The testing and commissioning phases often lead to uncertainty over which policy applies to a loss. Assets may not qualify as construction work but may not yet have moved into operational coverage. By the time these coverage questions arise, the project is usually already behind schedule and over budget, facing pressure from lenders, contractors, and regulators. This is often when the largest financial losses occur.
The challenge isn't necessarily about having insurance. The real issue is ensuring that insurance, contracts, engineering assumptions, and operational realities align before construction starts.
A Better Approach to Risk
The most successful maritime infrastructure projects treat risk management as an integral part of the process. They incorporate engineering, environmental planning, contract reviews, operational continuity, and insurance strategies from the beginning of development.

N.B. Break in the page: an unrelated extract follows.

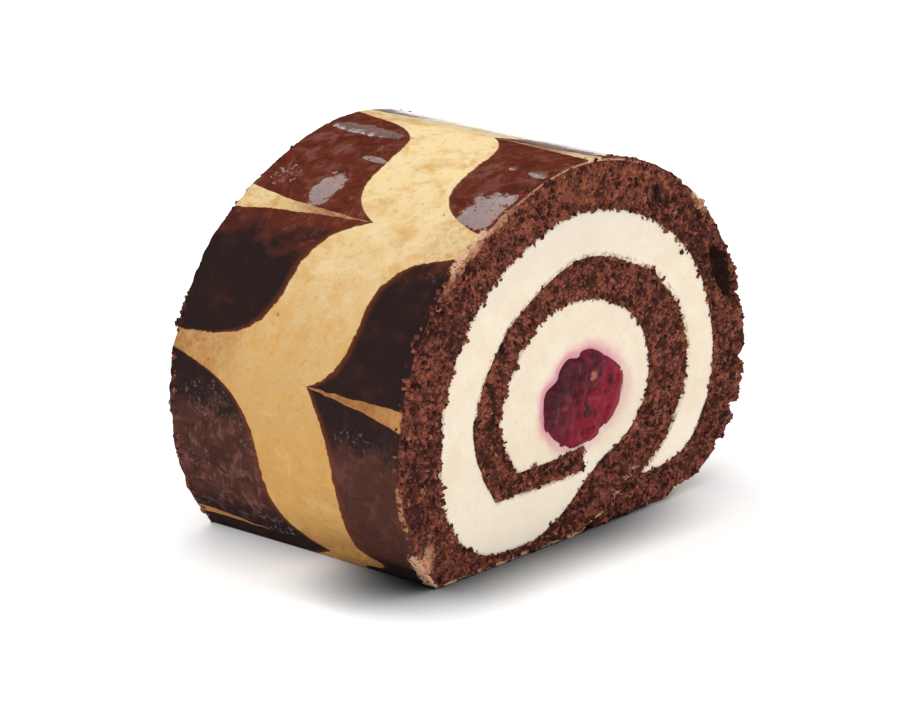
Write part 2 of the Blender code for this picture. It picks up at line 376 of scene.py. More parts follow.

This kind of coordination is essential.
The language in contracts can influence how losses unfold just as much as the language in policies. Indemnification clauses, additional insured requirements, subcontractor responsibilities, and jurisdictional issues under admiralty law can significantly affect recovery after major losses.
Final Thoughts
The maritime industry has typically measured project success by construction milestones, budget performance, and delivery timelines. While these metrics are still important, the upcoming generation of maritime infrastructure projects will also be evaluated on their ability to stay operational, resilient, financeable, and insurable long after the construction phase.
As investments continue to pour into ports, terminals, shipyards, and coastal energy infrastructure, the next challenge for the industry will not be whether projects can be constructed. It will be whether they can handle the hidden risks that arise once construction is underway.